[BEGIN Source material]
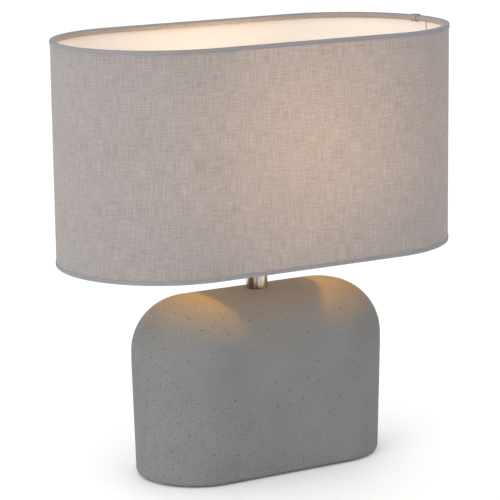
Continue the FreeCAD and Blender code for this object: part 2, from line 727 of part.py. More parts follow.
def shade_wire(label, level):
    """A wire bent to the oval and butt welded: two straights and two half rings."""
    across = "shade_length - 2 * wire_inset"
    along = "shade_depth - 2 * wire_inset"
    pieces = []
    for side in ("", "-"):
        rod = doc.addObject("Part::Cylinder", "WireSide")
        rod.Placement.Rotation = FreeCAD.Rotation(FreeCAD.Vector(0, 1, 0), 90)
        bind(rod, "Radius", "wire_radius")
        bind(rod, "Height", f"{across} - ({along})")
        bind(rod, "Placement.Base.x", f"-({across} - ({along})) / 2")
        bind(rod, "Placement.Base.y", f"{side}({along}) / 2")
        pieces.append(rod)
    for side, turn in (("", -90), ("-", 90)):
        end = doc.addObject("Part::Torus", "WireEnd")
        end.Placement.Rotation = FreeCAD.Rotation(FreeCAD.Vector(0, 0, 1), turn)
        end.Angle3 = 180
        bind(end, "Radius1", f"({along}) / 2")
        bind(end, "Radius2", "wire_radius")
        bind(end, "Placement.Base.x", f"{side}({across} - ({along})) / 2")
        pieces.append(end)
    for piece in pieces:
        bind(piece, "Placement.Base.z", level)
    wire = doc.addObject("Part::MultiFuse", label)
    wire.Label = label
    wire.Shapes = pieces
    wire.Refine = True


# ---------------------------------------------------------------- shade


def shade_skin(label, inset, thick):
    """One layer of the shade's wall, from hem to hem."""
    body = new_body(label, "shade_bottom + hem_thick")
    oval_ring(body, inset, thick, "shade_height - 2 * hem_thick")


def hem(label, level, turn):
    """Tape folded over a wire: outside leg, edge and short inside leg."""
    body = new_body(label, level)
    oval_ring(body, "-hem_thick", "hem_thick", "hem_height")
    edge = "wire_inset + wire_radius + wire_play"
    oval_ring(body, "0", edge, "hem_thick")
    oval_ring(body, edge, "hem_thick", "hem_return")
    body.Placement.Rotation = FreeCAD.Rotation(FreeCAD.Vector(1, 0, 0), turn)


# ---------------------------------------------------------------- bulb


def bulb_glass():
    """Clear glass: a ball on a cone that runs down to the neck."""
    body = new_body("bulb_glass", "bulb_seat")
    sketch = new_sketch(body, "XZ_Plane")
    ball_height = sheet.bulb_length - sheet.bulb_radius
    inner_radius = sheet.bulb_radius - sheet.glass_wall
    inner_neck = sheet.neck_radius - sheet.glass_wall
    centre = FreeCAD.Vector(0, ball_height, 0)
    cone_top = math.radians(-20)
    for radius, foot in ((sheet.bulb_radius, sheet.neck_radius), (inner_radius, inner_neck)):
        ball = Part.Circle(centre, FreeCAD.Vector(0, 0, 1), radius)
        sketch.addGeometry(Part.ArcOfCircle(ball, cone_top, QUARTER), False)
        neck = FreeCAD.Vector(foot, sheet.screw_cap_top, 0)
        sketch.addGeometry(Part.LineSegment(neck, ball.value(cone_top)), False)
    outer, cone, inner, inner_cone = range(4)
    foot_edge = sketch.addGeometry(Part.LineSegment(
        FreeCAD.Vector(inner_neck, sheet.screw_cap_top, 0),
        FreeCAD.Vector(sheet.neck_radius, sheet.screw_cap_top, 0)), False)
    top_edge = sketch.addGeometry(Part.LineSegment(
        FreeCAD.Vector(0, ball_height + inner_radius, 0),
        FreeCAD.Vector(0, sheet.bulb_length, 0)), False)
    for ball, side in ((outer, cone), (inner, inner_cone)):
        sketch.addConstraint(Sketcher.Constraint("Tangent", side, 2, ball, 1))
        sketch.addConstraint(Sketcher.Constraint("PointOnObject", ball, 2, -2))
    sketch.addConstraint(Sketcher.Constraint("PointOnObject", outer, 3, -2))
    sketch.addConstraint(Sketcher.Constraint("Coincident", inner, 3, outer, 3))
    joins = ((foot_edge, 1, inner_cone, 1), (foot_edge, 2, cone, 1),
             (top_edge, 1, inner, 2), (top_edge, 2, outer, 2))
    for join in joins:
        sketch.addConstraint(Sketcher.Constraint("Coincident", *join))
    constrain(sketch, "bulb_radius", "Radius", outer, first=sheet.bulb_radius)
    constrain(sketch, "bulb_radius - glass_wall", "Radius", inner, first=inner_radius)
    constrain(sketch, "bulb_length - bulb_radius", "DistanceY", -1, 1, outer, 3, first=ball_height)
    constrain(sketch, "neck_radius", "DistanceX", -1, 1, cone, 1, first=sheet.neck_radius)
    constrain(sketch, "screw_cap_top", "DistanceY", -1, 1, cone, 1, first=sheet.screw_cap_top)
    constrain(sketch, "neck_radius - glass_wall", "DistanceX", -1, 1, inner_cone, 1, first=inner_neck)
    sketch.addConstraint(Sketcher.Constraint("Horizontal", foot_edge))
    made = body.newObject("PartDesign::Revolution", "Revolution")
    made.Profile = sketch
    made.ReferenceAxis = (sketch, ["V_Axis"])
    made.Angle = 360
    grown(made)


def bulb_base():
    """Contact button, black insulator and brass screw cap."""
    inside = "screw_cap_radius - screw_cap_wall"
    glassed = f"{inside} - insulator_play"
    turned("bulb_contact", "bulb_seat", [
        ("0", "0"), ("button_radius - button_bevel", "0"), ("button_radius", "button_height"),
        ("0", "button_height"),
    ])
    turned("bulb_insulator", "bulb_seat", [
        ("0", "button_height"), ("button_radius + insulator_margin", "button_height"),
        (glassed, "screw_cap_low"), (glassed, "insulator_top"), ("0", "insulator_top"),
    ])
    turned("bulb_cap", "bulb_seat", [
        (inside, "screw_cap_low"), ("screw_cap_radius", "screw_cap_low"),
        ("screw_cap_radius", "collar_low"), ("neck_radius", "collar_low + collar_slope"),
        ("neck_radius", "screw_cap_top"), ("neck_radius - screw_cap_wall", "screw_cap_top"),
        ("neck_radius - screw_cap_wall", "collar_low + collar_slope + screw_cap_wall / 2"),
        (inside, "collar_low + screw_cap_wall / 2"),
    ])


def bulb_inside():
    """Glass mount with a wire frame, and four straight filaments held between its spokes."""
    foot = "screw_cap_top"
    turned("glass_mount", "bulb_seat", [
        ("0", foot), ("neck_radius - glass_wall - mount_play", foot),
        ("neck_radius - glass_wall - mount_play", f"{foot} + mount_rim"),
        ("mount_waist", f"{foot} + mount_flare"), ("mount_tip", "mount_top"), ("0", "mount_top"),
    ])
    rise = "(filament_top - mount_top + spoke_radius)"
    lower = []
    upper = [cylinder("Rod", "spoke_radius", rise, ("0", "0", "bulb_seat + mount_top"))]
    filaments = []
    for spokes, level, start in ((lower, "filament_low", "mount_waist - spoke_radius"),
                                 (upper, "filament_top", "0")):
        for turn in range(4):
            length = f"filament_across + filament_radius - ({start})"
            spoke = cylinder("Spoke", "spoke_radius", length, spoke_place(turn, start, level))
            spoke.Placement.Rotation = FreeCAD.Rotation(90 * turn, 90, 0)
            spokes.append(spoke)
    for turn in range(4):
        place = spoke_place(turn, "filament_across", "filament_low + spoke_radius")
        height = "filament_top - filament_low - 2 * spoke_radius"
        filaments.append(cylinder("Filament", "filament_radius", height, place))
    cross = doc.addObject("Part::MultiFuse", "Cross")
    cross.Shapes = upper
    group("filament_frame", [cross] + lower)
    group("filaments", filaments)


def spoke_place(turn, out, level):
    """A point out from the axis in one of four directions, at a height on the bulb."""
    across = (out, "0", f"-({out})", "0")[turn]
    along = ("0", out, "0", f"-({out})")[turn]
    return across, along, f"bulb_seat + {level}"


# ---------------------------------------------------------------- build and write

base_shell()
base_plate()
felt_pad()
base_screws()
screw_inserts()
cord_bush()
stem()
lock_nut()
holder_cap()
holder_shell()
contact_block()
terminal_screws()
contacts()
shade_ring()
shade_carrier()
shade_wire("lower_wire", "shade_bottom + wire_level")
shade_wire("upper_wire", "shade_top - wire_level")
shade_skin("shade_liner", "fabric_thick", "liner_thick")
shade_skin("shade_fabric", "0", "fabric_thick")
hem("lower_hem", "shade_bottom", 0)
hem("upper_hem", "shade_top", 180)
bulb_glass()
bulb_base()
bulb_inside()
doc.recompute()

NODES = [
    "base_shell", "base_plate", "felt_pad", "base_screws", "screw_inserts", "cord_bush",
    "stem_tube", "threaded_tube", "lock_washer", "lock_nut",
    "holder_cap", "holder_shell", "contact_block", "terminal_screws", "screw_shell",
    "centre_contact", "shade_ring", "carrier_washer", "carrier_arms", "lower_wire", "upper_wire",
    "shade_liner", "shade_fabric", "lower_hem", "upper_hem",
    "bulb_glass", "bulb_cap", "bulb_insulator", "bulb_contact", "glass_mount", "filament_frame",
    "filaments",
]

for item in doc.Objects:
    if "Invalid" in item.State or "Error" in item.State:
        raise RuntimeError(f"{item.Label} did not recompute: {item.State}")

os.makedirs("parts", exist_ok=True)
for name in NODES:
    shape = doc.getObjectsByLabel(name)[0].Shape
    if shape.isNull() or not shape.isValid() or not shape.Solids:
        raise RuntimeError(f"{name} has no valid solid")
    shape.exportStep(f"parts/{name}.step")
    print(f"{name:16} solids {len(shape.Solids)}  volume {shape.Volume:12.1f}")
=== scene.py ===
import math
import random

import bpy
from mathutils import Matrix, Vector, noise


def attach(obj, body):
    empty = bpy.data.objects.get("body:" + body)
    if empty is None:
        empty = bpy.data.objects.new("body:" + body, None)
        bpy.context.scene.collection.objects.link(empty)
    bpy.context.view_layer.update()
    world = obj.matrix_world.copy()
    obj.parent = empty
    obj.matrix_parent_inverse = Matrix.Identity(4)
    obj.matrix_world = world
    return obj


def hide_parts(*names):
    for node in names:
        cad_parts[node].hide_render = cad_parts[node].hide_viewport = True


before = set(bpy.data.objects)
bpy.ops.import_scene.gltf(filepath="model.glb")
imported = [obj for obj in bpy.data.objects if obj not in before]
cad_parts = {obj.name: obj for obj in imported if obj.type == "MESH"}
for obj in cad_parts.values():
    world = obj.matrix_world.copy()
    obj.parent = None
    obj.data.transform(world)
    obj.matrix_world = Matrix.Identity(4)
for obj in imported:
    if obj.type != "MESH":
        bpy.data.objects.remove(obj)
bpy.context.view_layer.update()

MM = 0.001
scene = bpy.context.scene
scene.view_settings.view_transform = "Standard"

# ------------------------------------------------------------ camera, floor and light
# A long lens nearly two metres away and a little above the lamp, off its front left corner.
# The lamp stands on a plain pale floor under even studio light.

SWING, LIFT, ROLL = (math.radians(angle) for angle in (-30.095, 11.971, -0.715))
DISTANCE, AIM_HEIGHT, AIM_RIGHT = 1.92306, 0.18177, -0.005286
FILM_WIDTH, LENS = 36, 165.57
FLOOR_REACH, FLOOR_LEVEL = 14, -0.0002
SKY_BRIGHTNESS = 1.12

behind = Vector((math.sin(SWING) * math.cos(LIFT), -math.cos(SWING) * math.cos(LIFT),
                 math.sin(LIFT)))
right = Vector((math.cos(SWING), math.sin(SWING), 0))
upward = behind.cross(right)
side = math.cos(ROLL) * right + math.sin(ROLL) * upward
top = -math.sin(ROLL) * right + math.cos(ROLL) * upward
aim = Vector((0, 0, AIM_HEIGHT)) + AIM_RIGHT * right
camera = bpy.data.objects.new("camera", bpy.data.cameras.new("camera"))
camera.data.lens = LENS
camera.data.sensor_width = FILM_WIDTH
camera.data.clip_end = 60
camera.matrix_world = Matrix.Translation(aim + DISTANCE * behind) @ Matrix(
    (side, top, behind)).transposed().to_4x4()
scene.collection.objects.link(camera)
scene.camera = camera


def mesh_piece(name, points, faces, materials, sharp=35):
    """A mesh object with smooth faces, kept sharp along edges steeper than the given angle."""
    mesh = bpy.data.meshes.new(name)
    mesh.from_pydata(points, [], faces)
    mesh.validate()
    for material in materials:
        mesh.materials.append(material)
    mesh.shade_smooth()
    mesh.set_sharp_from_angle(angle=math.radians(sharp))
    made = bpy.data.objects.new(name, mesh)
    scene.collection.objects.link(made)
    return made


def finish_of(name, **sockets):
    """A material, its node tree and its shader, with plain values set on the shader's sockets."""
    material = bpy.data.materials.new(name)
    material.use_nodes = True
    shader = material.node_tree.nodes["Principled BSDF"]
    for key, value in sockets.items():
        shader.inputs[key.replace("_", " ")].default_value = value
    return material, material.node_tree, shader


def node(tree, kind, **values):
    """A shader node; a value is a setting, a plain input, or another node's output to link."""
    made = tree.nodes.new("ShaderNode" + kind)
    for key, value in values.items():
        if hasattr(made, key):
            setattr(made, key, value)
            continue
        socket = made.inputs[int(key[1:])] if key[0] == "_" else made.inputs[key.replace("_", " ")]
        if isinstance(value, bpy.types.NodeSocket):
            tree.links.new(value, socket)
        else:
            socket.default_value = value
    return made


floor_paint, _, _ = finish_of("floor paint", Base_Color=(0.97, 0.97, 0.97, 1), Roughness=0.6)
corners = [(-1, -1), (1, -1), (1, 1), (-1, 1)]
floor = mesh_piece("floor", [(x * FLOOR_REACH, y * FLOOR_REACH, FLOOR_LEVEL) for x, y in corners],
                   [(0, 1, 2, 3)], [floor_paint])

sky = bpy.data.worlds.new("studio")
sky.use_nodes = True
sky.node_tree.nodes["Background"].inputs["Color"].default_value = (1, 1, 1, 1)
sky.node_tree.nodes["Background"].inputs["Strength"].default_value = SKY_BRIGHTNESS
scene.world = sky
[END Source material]
### Directions for this task
Reproduce word for word the material above, beginning with the line that contains "for item in" and ending with the line that contains "in imported if".

### Exercise result
for item in doc.Objects:
    if "Invalid" in item.State or "Error" in item.State:
        raise RuntimeError(f"{item.Label} did not recompute: {item.State}")

os.makedirs("parts", exist_ok=True)
for name in NODES:
    shape = doc.getObjectsByLabel(name)[0].Shape
    if shape.isNull() or not shape.isValid() or not shape.Solids:
        raise RuntimeError(f"{name} has no valid solid")
    shape.exportStep(f"parts/{name}.step")
    print(f"{name:16} solids {len(shape.Solids)}  volume {shape.Volume:12.1f}")
=== scene.py ===
import math
import random

import bpy
from mathutils import Matrix, Vector, noise


def attach(obj, body):
    empty = bpy.data.objects.get("body:" + body)
    if empty is None:
        empty = bpy.data.objects.new("body:" + body, None)
        bpy.context.scene.collection.objects.link(empty)
    bpy.context.view_layer.update()
    world = obj.matrix_world.copy()
    obj.parent = empty
    obj.matrix_parent_inverse = Matrix.Identity(4)
    obj.matrix_world = world
    return obj


def hide_parts(*names):
    for node in names:
        cad_parts[node].hide_render = cad_parts[node].hide_viewport = True


before = set(bpy.data.objects)
bpy.ops.import_scene.gltf(filepath="model.glb")
imported = [obj for obj in bpy.data.objects if obj not in before]
cad_parts = {obj.name: obj for obj in imported if obj.type == "MESH"}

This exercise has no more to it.